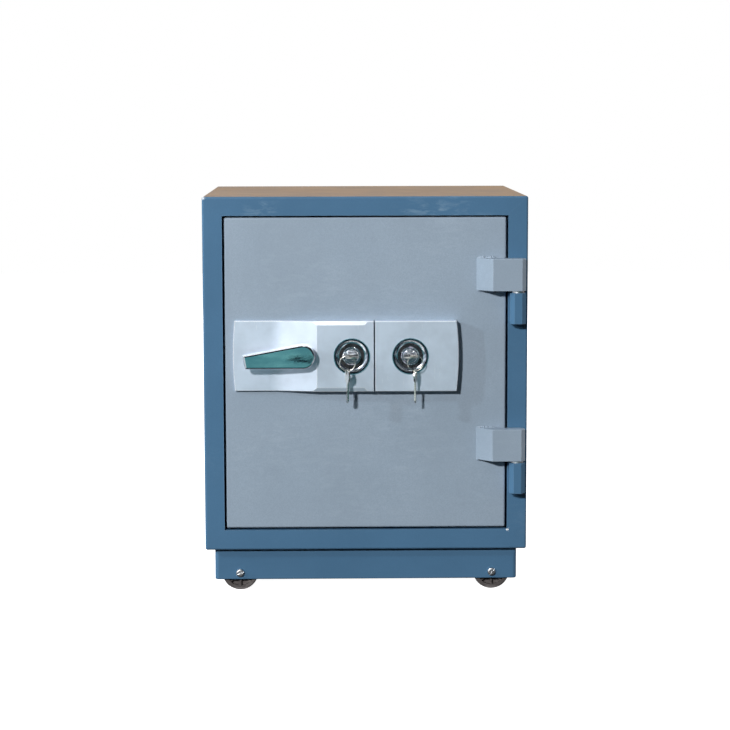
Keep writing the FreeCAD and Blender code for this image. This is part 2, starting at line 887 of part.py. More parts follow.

◇ ◇ ◇

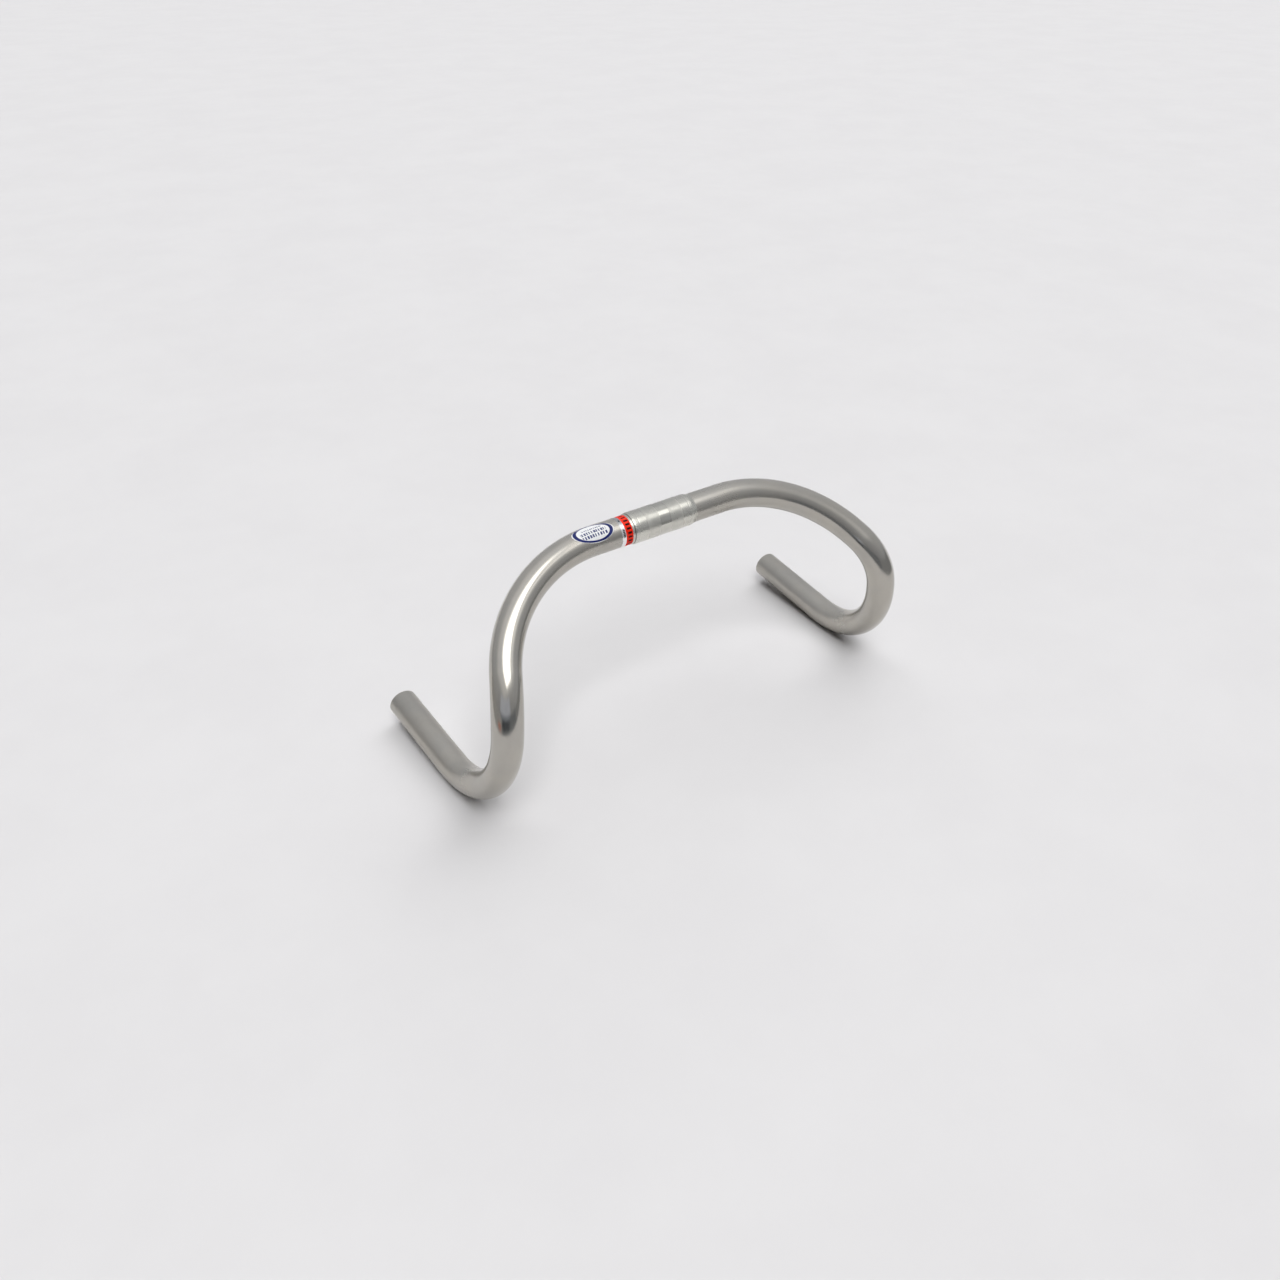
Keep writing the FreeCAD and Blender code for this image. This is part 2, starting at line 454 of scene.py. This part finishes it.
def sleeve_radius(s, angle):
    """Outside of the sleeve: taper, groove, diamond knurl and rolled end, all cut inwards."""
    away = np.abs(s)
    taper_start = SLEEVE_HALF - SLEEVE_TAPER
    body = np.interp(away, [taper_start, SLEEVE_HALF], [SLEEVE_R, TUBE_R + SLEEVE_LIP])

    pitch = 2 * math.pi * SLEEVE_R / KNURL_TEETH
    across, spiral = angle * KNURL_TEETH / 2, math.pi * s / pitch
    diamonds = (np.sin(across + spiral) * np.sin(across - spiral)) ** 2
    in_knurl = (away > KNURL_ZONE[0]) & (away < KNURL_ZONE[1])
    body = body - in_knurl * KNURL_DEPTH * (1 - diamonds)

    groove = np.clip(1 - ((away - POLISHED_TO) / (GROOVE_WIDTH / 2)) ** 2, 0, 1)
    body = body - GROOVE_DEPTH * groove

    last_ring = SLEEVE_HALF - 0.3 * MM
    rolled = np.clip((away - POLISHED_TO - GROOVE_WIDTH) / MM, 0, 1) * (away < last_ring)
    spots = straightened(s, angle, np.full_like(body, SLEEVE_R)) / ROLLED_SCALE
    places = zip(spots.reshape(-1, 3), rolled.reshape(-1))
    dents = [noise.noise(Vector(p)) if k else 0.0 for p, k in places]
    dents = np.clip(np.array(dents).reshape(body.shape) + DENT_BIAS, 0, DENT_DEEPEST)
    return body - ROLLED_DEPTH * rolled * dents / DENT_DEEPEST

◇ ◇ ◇

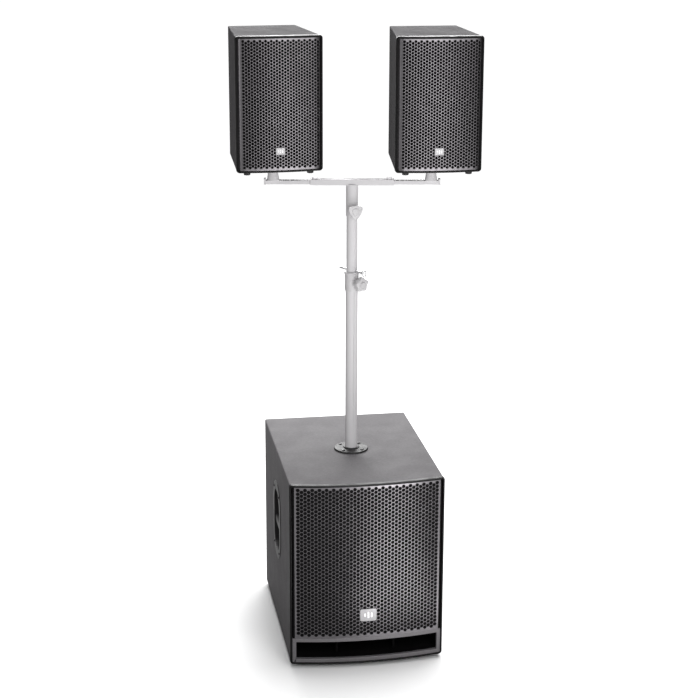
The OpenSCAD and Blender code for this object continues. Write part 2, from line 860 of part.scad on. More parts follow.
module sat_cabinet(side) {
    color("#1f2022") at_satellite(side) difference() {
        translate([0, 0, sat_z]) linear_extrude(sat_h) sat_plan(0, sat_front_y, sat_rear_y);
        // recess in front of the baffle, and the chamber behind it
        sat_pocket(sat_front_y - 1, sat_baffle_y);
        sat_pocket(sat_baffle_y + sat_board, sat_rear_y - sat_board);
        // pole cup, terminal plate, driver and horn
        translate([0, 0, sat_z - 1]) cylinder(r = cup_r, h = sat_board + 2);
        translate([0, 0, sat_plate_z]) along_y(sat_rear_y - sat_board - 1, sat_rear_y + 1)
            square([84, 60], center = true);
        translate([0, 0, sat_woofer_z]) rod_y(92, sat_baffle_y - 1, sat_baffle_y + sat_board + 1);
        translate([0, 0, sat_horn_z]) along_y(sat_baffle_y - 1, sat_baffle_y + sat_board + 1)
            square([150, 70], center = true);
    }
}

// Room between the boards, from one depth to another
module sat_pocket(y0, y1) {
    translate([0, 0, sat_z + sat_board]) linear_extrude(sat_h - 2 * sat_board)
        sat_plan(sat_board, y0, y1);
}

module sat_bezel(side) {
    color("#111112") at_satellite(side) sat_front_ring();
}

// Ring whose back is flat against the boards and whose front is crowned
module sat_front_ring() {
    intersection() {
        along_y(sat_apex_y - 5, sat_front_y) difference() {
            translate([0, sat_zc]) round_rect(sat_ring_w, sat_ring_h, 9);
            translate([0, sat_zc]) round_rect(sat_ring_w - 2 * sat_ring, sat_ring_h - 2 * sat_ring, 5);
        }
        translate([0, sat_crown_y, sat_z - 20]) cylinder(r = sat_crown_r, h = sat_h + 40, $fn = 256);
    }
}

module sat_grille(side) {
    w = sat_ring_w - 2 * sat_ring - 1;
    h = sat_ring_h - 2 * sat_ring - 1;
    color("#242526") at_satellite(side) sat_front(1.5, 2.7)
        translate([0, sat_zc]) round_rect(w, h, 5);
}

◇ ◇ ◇

> Required work: Start at the line with "part finishes it." and stop after the line with "body = body - GROOVE_DEPTH * groove". Repeat exactly the lines in that range.

> Exercise response:
Keep writing the FreeCAD and Blender code for this image. This is part 2, starting at line 454 of scene.py. This part finishes it.
def sleeve_radius(s, angle):
    """Outside of the sleeve: taper, groove, diamond knurl and rolled end, all cut inwards."""
    away = np.abs(s)
    taper_start = SLEEVE_HALF - SLEEVE_TAPER
    body = np.interp(away, [taper_start, SLEEVE_HALF], [SLEEVE_R, TUBE_R + SLEEVE_LIP])

    pitch = 2 * math.pi * SLEEVE_R / KNURL_TEETH
    across, spiral = angle * KNURL_TEETH / 2, math.pi * s / pitch
    diamonds = (np.sin(across + spiral) * np.sin(across - spiral)) ** 2
    in_knurl = (away > KNURL_ZONE[0]) & (away < KNURL_ZONE[1])
    body = body - in_knurl * KNURL_DEPTH * (1 - diamonds)

    groove = np.clip(1 - ((away - POLISHED_TO) / (GROOVE_WIDTH / 2)) ** 2, 0, 1)
    body = body - GROOVE_DEPTH * groove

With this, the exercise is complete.